Platt's main Taiping subject is not the younger brother of Jesus Christ himself, the Heavenly King Hong Xiuquan, but his cousin, Hong Rengan. This younger cousin spent years in Hong Kong among western missionaries, including as a personal assistant to James Legge, who would become Oxford's first Professor of Chinese. In the process, he seems to have absorbed and refined a modernizing & developmentalist ideology, which he later attempted to implement when he returned to the Heavenly King's side as his prime minister. Hong Rengan's strategy for winning the war, however, depended on securing Western backing that never materialized.

Various western missionaries, like the eclectic Tennesseean Baptist Issachar Roberts, propagandized on behalf of the quasi-Christian Taiping, and indeed temporarily secured some measure of support among the British public and some parliamentarians. But the European plenipotentiaries in China, like the envoy extraordinary, Frederick Bruce, were ill-disposed towards the Taiping, and their dispatches ultimately set the policy of the metropolitan government. With the delay in communications and the scarcity of information, Bruce and the bellicose Admiral James "Fighting Jimmy" Hope were afforded broad latitude, stretching the limits of their instructions to pursue their chosen policies.

On the Imperial side, Hong Rengan's narrative counterpart was Hunan-born Zeng Guofan. A knack for test-taking and competent civil service found him on filial mourning leave from the civilian administrative bureaucracy when the rebellion broke out. Because of his links to Hunan, however, and the desperation of the palace, he was appointed to raise a volunteer army. The bookish, scholarly Zeng's diaries and letters constantly express feelings of inadequacy for the enormous task before him. A terrible battlefield commander, he excelled at organizing armies, bureaucracies, and directing large-scale logistics & strategy—an Eisenhower figure of sorts. Zeng held a low opinion of foreigners, intuiting that they could not be trusted, but begrudgingly admitted the great value of Western steamships for riverine warfare; his solution was to convene a Chinese brain-trust to reverse-engineer them, to restore a future autarky. Certain lineages of the developmental state in East Asia, then, surface as threads in this narrative.

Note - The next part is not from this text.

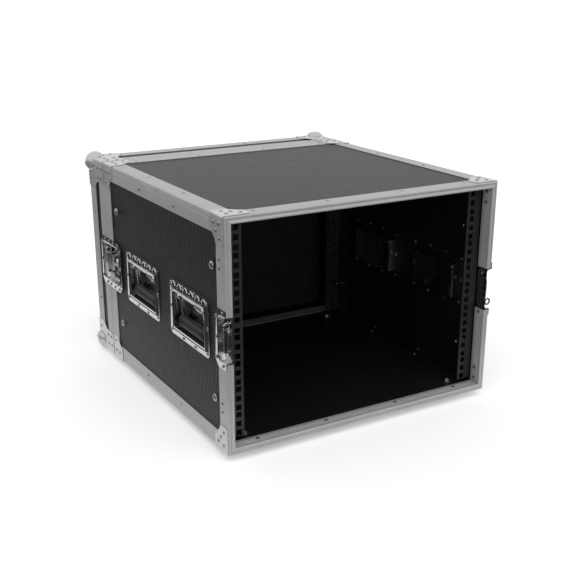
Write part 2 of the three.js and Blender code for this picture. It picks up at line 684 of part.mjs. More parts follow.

Finally: explicit comparison is made by our characters to the American Civil War. The Taiping revolt had been ongoing for 10 years by the time of the Confederate secession, but this dual shock to both of Britain's largest export markets forced the hand of Lord Palmerston, who could not economically afford protracted warfare in both. Marx writes columns about the political economy of both of these distant conflicts, though his Taiping writings are in retrospect much less well-founded than his astute commentary on Union strategic imperatives.